5
votes

i need to extract data from url like title , description ,and any vedios images in the given url like facebook share button

like this : http://www.facebook.com/sharer.php?u=http://www.wired.com&t=Test

regards

5

5 Answers

5
votes

Embed.ly has a nice api for exactly this purpose. Their api returns the site's oEmbed data if available - otherwise, it attempts to extract a summary of the page like Facebook.

4
votes

Use something like cURL to get the page and then something like Simple HTML DOM to parse it and extract the elements you want.

2
votes

If the web site has support for oEmbed, that's easier and more robust than scraping HTML:

oEmbed is a format for allowing an embedded representation of a URL on third party sites. The simple API allows a website to display embedded content (such as photos or videos) when a user posts a link to that resource, without having to parse the resource directly.

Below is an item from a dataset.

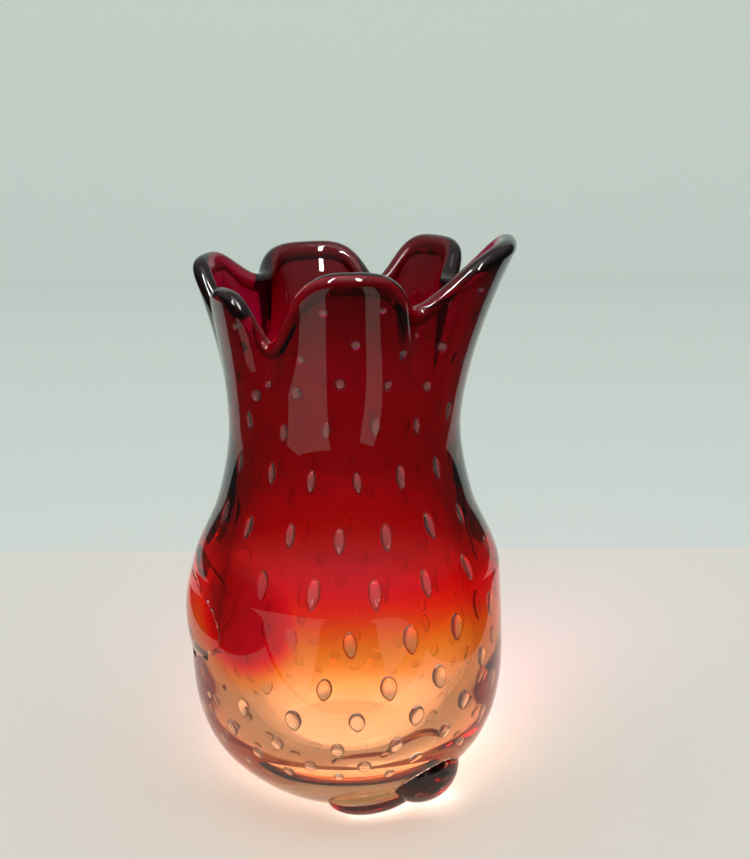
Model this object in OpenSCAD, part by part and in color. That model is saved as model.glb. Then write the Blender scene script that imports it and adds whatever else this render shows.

oEmbed is supported by sites like YouTube and Flickr.

1
votes

I am working on a project for this issue, it is not as easy as writing an html parser and expecting sites to be 'semantical'. Especially extracting videos and finding auto-play parameters are killing. You can check the project in http://www.embedify.me, which has also fb-style url preview script. As I see, embed.ly and oembed are passive parser, they need the sites to support them, so called providers, the approach is quite different than fb does.

-1
votes

While I was looking for a similar functionality, I came across a jQuery + PHP demo of the url extract feature of Facebook messages: http://www.99points.info/2010/07/facebook-like-extracting-url-data-with-jquery-ajax-php/

Instead of using an HTML DOM parser, it works with simple regular expressions. It looks for title, description and img tags. Hence, the image extraction doesn't perform well with a lot of websites, which use CSS for images. Also, Facebook looks first at its own meta tags and then at the classic description tag of HTML but it illustrates well the principe.